Evin yan tarafı artık yamaca bakmıyor. Oraya kadar uzanan
arazi, dere yatağını da içine alacak şekilde orman idaresinden “kurtarılmış,”
parsellenip satılmış. Makilik, çamlık toprakta birbiri ardına kızıl çukurlar açılıp
alelusul kiralık evlerle dolduruluyor.
Gözü şu önümüzde iç eriten bir letafetle uzanan Batı
Koyuna kapalı, hızlı paraya açık yapılar.
Herhangi bir kasabada, varoşta da olabilecekler.
Konumuyla etkileşime girmemiş, kopuk, kendiyle başlayıp biten dört duvarlar.
Çalışma saatleri boyunca yerin cennetsi sessizliği küfür
niyetine dikilen orta parmak misali yükselişlerinin gürültüsüyle parçalanıyor.
Ama olan bu.
Peki ben nasıl karşılık verebilirim?
Halama bıyık takmaya çalışmak akla ilk gelen olur.
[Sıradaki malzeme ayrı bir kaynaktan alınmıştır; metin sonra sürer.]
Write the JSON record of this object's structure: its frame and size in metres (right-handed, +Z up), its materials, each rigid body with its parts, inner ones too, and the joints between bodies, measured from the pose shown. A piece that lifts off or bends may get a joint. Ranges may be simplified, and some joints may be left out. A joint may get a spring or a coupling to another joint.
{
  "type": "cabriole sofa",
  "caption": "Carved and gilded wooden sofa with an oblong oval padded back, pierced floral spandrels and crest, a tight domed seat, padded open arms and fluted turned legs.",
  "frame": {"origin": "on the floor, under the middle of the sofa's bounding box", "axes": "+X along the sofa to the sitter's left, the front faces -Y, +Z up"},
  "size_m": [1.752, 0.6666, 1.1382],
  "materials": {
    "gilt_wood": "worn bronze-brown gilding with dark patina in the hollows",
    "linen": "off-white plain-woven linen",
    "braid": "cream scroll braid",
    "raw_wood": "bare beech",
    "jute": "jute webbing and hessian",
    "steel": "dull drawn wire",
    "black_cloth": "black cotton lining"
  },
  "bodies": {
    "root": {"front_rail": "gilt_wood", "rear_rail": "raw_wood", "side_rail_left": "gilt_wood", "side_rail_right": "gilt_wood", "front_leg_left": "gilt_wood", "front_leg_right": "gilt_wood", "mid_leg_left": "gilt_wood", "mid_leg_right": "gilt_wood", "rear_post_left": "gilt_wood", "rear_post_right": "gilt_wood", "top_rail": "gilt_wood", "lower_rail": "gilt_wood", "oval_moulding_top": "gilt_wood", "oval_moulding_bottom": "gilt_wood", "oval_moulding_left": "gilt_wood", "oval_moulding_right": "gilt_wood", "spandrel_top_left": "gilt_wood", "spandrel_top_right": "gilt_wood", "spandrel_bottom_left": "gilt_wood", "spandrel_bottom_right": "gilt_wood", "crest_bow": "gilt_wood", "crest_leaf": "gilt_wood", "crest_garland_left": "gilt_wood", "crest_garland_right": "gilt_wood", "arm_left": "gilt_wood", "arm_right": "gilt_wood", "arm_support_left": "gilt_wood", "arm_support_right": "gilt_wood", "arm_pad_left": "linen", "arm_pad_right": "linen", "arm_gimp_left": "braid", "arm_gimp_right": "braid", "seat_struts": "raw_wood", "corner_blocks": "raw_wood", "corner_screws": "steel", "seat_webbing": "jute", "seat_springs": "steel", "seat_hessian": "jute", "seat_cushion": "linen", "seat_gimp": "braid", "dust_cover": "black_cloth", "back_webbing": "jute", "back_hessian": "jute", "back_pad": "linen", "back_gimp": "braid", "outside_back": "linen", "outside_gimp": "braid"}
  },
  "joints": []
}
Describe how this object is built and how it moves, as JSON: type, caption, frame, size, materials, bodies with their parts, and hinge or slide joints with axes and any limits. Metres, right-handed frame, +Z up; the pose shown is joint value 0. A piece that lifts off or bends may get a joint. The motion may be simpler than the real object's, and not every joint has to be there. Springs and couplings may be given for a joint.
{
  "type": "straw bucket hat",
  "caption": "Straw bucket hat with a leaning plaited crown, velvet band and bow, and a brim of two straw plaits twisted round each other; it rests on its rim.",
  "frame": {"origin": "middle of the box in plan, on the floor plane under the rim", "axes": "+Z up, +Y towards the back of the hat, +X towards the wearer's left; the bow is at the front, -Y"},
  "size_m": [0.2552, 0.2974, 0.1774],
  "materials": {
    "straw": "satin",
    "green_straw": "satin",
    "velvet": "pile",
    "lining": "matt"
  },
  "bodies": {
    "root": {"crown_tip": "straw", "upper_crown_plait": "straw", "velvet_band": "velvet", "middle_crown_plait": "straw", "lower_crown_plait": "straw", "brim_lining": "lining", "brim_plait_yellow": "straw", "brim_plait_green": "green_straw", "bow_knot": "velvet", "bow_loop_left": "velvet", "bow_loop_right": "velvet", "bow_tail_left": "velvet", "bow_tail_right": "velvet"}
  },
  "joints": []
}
Görgüsüzlüğe, maruz bırakıldığım çirkinliğe tiz ağıtlar düzüp kendimi tepsiye
yayılan ak pirinç gibi çeri çöpü, taşından ayıklayıvermek. Söylenip sızlandıkça
ilkten şöyle bir rahatlasan da bedelini gücünden olarak ödemek.
Olana ucuz bir refleksin ötesinde bakıp edilgenlikle
azalmadan yaşama gücünden.
Tersine gelen şeylere rağmen değil, onlarla birlikte
yaşama becerinden.
(“Her şeye he mi diyeceğiz yani?” Söylenmekle kalacaksan
tepkini başka bir yaklaşımda eritmek daha iyi değil mi? Yok onunla
kalmayacaksan da nefesini eyleme dökmek? Hem ağlar hem gider şu dokunaklı
halden bir yol çıkmak?)
Bana kalsa farklı olmasını isteyeceğim şeyleriyle de
beslendiğim bu kazanda daha nice renk, uyaran, derinlik var. Neden batan
yanlarıyla sınırlanıp kendimi aciz bir seçkinliğe kapatayım?
*
Bugün yeni inşaatların önünden yürürken kayaların
çatlaklarında bulduğu bir avuç topraktan çıkmış çamlara baktım, baktım.
Ama, keşke bilmeyen dolaysız yaşam gücüne.
Bitkilerden ilham almak çok mu basitleştirici?
Yoksa bütün işi vırvır edip gücü bölen kısır düşünceyi
budayarak kalanı gürleştirmeye mi yönelik?